“È tutto nostro”. Come slogan, bisogna riconoscerlo, ha molti pregi: breve, chiaro, mobilitante. I militanti israeliani di destra che hanno tappezzato di manifesti le strade che da Gerusalemme si inoltrano in Cisgiordania, purtroppo, hanno le idee ancor più chiare, sul futuro di questa regione. Sono convinti, infatti, che i palestinesi non debbano avere né domani, né dopodomani uno Stato (anche se di piccole dimensioni) su cui far sventolare la propria bandiera.
Al contrario per i coloni israeliani è Israele che dovrà estendere la propria sovranità, quella giuridica, e non solo quella militare di Stato occupante sull’intera Cisgiordania. Per completare il proprio messaggio politico i coloni hanno pensato bene di innalzare enormi manifesti con le facce di Trump e Netanyahu. A loro hanno chiesto, a caratteri cubitali, di affermare la “sovranità” e di farlo “nel modo giusto”. Un invito ed insieme un monito: a Trump perché non insista a legare la nuova più estesa sovranità israeliana al riconoscimento dell’esistenza di uno staterello palestinese. A Netanyahu i coloni lanciano invece l’ammonimento a non accettare condizioni capestro, che pregiudicherebbero la nascita della grande Israele.

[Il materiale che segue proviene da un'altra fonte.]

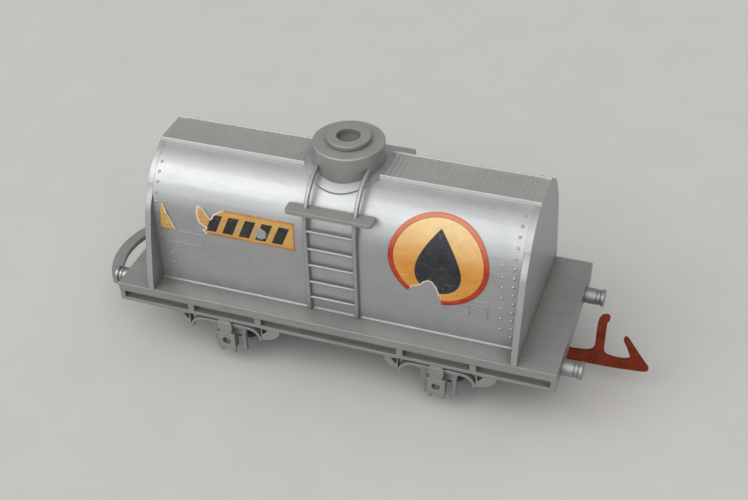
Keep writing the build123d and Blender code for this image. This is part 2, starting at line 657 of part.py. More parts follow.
def whole_label():
    (x0, x1), (low, high) = LABEL_X, LABEL_UP
    step = (high - low) / LABEL_STEPS
    points = [(x0, low)]
    points += [(x1, low + step * i) for i in range(LABEL_STEPS + 1)]
    points += [(x0, high - step * i) for i in range(LABEL_STEPS)]
    return sheet(points)


def torn_label(rivets):
    """Torn label and a loose scrap, which is pierced by the rivets under it."""
    pierced_by = [rivet for rivet in rivets
                  if rivet.center().X < -32 and 11 < rivet.center().Z - DECK_Z < 21]
    scrap = sheet(SCRAP).cut(*pierced_by)
    return Compound(children=[sheet(TORN_LABEL).solids()[0], scrap.solids()[0]])


# ---------------------------------------------------------------- assemble and write
nodes = {"underframe": underframe()}

guard, spring = axle_guard(), leaf_spring()
for end, place in ENDS.items():
    x = end * AXLE_X
    for name, part in (("axle_guard", guard), ("leaf_spring", spring)):
        placed = Pos(x, 0, 0) * part
        nodes[f"{name}_{place}_near"] = placed
        nodes[f"{name}_{place}_far"] = far(placed)
    nodes[f"axle_{place}"] = axle(x)
    nodes[f"wheel_{place}_near"] = Pos(x, 0, AXLE_Z) * wheel(-1)
    nodes[f"wheel_{place}_far"] = Pos(x, 0, AXLE_Z) * wheel(1)

near_rivets = side_rivets(-1)
nodes["tank_shell"] = tank_shell(near_rivets + side_rivets(1))
nodes["end_plate_front"] = end_plate(TANK_FRONT)
nodes["end_plate_rear"] = end_plate(TANK_REAR - PLATE_T)
nodes["roof_walk_front"] = roof_walk(1, 6.0, nodes["end_plate_front"])
nodes["roof_walk_rear"] = roof_walk(-1, 7.0, nodes["end_plate_rear"])

nodes["dome_flange"] = dome_flange()
nodes["dome_body"] = dome_body()
nodes["dome_lid_ring"] = dome_lid_ring()
nodes["filler_plug"] = filler_plug()

stiles = [near_stile(end * LADDER_X) for end in SIDES]
nodes["ladder_near"] = ladder_near(stiles)
nodes["step_board_near"] = step_board_near(stiles)
nodes["ladder_far"] = ladder_far()
nodes["step_board_far"] = step_board_far()

buffer = front_near_buffer()
for place, part in (("front", buffer), ("rear", rear(buffer))):
    nodes[f"buffer_{place}_near"] = part
    nodes[f"buffer_{place}_far"] = far(part)

nodes["coupling_hook"] = coupling_hook()
nodes["hook_pivot_rivet"] = hook_pivot_rivet()
nodes["coupling_hoop"] = coupling_hoop()
nodes["ballast_plate"] = ballast_plate()
nodes["tank_screws"] = Compound(children=[tank_screw(end * SCREW_X) for end in SIDES])

emblem = whole_emblem()
nodes["emblem_near"] = emblem - prism_xz(EMBLEM_TEAR, *STICKER_CUT_Y)
nodes["emblem_far"] = turned(emblem)
nodes["label_near"] = torn_label(near_rivets)
nodes["label_far"] = turned(whole_label())

for name, part in nodes.items():
    export_step(part, f"parts/{name}.step")
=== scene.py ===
import bpy
import bmesh
import math
import random
from functools import partialmethod
from mathutils import Matrix, Vector

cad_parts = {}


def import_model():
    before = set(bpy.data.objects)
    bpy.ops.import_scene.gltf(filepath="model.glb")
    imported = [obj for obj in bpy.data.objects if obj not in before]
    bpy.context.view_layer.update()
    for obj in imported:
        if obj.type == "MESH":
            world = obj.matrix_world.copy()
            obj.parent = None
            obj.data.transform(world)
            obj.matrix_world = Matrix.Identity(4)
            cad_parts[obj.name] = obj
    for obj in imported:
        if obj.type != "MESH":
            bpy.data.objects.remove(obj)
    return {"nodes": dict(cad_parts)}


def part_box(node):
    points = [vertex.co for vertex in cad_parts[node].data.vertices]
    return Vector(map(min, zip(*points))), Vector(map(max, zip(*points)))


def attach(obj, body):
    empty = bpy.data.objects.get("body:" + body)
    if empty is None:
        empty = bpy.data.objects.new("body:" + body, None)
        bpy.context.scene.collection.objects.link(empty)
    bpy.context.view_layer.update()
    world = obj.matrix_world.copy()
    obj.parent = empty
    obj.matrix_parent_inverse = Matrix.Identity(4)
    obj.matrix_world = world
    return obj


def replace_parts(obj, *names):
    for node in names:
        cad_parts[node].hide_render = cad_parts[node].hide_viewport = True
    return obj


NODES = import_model()["nodes"]
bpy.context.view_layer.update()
MM = 0.001

# Tank section: an upright side, then a round shoulder
shell_low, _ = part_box("tank_shell")
DECK_Z = shell_low.z / MM        # the tank's foot, which is the top of the deck
TANK_RADIUS = 11.5
SHOULDER = 16.1                  # height of the upright side
TANK_HALF_WIDTH = 12.8

# Wheels
AXLE_X = 22.05                   # both axles, at -X and +X
AXLE_Z = 6.2


# ------------------------------------------------------------------ shader node helpers
def connect(node_tree, socket, value):
    """Give a socket another node's output, a colour or a plain value."""
    if isinstance(value, bpy.types.NodeSocket):
        node_tree.links.new(value, socket)
    elif isinstance(value, tuple) and len(value) == 3 and len(socket.default_value) == 4:
        socket.default_value = (*value, 1.0)
    else:
        socket.default_value = value


def add_node(node_tree, kind, inputs=None, **settings):
    """Add a shader node; inputs maps a socket's name or index to its value."""
    node = node_tree.nodes.new("ShaderNode" + kind)
    for key, value in settings.items():
        setattr(node, key, value)
    for key, value in (inputs or {}).items():
        connect(node_tree, node.inputs[key], value)
    return node


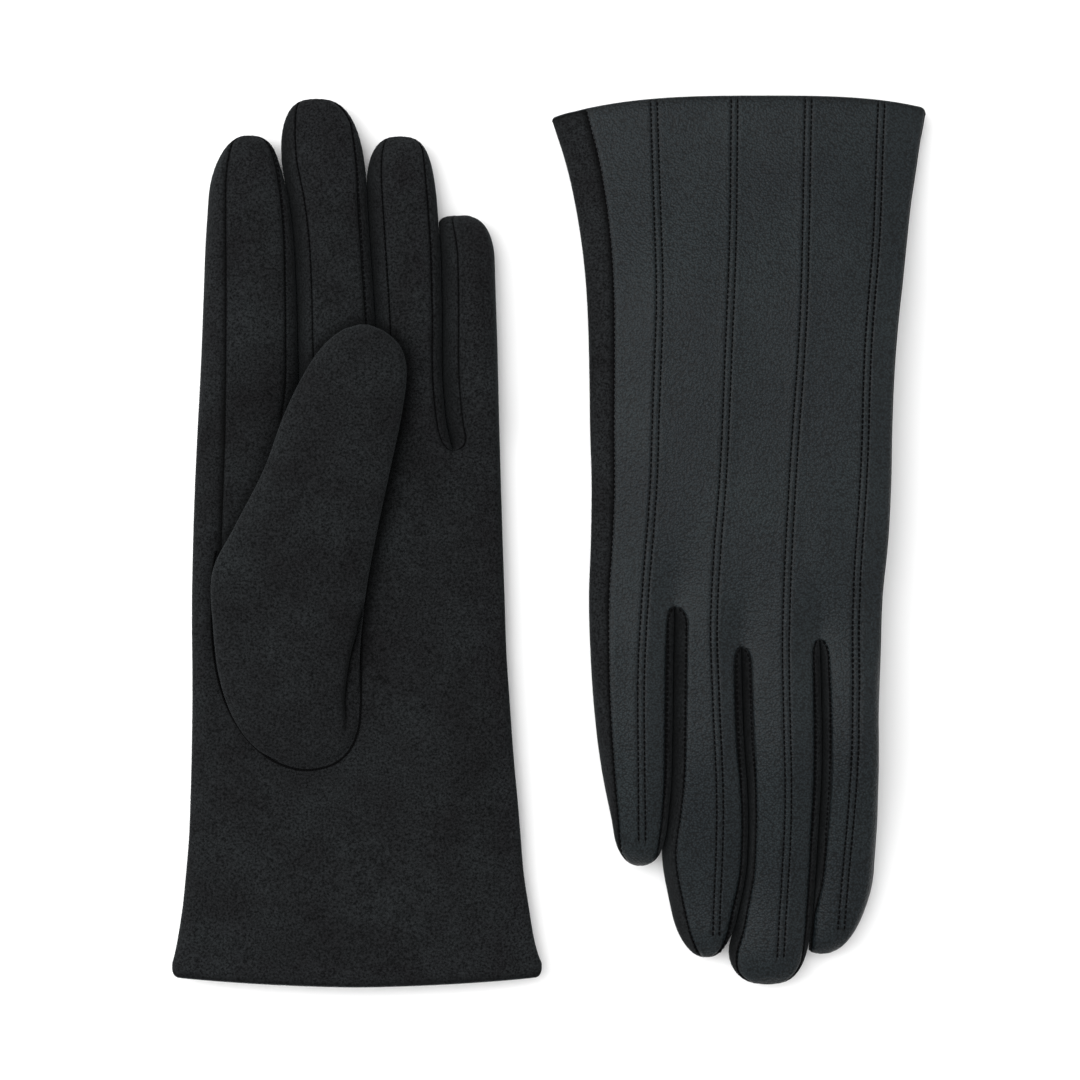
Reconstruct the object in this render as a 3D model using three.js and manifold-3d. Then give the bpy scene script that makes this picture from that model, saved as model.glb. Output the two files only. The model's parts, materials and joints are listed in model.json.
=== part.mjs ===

Il movimento dei coloni, per i numeri che mette in campo – quasi mezzo milione insediato in Cisgiordania, e circa 200mila nella parta araba di Gerusalemme – non si può impunemente aggirare. Tanto meno per Bibi Netanyahu, che per rimanere al potere ha già dovuto scegliere l’alleanza con l’opposizione di Benny Gantz.
Il primo ministro Netanyahu, tuttavia, ha fatto della pietra d’inciampo dei coloni una nuova opportunità politica: nessuna formalizzazione giuridica, il primo luglio scorso, per l’annessione già esistente del 30 per cento della Cisgiordania, ma nel contempo nessun riconoscimento di uno Stato palestinese. Il Piano Trump lo prevede, ma la situazione lo impedisce. Questo il politico Netanyahu ha detto agli emissari di Trump, giunti in Israele per rappresentare le perplessità di fronte ad un’annessione israeliana, da iniziare il primo luglio, senza alcun impegno politico verso i palestinesi. Anche perché l’annessione non è l’inglobamento delle sole colonie israeliane, ma anche la rete di strade che le unisce e che attraversano la Cisgiordania. Soprattutto è la formalizzazione dell’annessione della Valle del Giordano, dimenticata in questi giorni nei commenti di alcuni giornalisti, ma ben presente ai palestinesi di ogni appartenenza politica e fede religiosa. Quella Valle, già oggi sotto controllo militare israeliano, diventerebbe in futuro la cinta che potrebbe strangolare, anche economicamente e socialmente, qualsiasi Stato o staterello palestinese.
Per questo l’Autorità nazionale palestinese alza la sua flebile voce e chiede una reale trattativa su questo punto. Per questo la Comunità internazionale, Stati europei in testa, chiede il consenso palestinese, la cui assenza sarebbe foriera di nuovi anni di conflitto, non più a “bassa intensità” come oggi è definito.
Netanyahu e Gantz, alle loro condizioni, avrebbero forse accettato lo staterello palestinese, ipotizzato dal Piano Trump. Le molteplici resistenze, interne agli israeliani, ai palestinesi, alla comunità internazionale, hanno imposto a Netanyahu la necessità di rinviare i tempi dell’annessione. Lo status quo, paradossalmente, potrà avanzare verso nuovi equilibri favorevoli agli israeliani. Poi arriveranno le elezioni americane e Trump o Biden dovranno riprendere in mano la situazione.
Netanyahu, da parte sua, potrà dire di non aver svenduto la grande Israele. Nel contempo i due terzi degli israeliani, che oggi si dicono contrari ad annessioni unilaterali, potranno andare avanti nell’illusione che un accordo di pace possa raggiungersi alle condizioni stabilite dagli israeliani ma accettate dai palestinesi. Il presente ed il futuro di Gerusalemme, che gli israeliani vogliono solo in loro possesso, purtroppo spiega come un accordo di pace si vuole costruirlo percorrendo strade impossibili.